● **PROBLEM TO SOLVE**
Your task is to quote, unchanged, only the lines from the one with "Model this object" through the one with "plane that it rests on.", both ends included.

● **PROVIDED DATA**
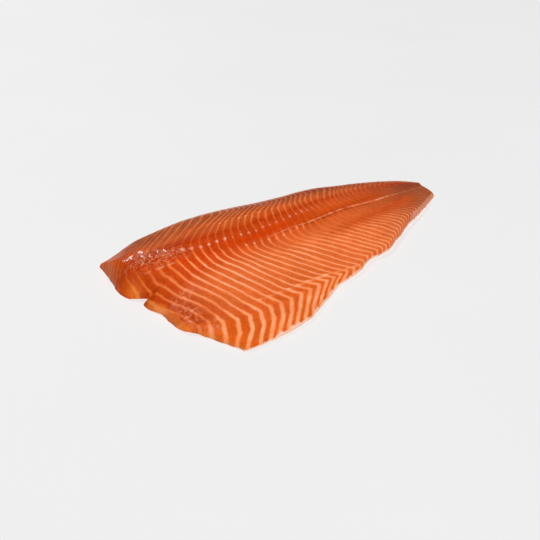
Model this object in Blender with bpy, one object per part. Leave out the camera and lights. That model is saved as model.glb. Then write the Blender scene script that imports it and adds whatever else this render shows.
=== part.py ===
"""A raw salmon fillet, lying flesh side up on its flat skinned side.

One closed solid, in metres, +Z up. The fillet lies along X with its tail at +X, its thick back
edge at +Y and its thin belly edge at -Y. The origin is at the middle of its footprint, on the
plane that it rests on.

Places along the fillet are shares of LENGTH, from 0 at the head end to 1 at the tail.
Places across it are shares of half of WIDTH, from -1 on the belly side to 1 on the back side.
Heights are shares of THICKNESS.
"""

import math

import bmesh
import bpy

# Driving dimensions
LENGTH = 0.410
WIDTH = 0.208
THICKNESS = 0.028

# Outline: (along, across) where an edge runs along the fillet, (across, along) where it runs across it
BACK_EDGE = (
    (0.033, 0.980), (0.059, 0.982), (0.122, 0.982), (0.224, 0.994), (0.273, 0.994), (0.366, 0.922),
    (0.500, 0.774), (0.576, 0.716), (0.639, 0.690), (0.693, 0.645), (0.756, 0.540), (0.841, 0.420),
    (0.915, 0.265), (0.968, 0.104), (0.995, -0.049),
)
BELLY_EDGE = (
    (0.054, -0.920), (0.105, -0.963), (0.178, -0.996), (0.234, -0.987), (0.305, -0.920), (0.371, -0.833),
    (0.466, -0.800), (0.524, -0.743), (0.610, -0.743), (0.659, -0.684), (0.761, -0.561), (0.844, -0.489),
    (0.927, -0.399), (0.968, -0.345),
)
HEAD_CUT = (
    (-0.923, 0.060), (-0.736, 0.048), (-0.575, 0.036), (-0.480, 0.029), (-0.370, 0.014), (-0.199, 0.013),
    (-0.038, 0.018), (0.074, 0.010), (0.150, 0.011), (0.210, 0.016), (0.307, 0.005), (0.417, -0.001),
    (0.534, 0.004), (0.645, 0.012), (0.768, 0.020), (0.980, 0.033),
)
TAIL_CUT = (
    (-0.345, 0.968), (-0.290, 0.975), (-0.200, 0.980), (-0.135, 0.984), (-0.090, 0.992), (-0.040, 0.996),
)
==
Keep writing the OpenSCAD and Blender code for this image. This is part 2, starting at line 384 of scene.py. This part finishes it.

● **RESPONSE**
Model this object in Blender with bpy, one object per part. Leave out the camera and lights. That model is saved as model.glb. Then write the Blender scene script that imports it and adds whatever else this render shows.
=== part.py ===
"""A raw salmon fillet, lying flesh side up on its flat skinned side.

One closed solid, in metres, +Z up. The fillet lies along X with its tail at +X, its thick back
edge at +Y and its thin belly edge at -Y. The origin is at the middle of its footprint, on the
plane that it rests on.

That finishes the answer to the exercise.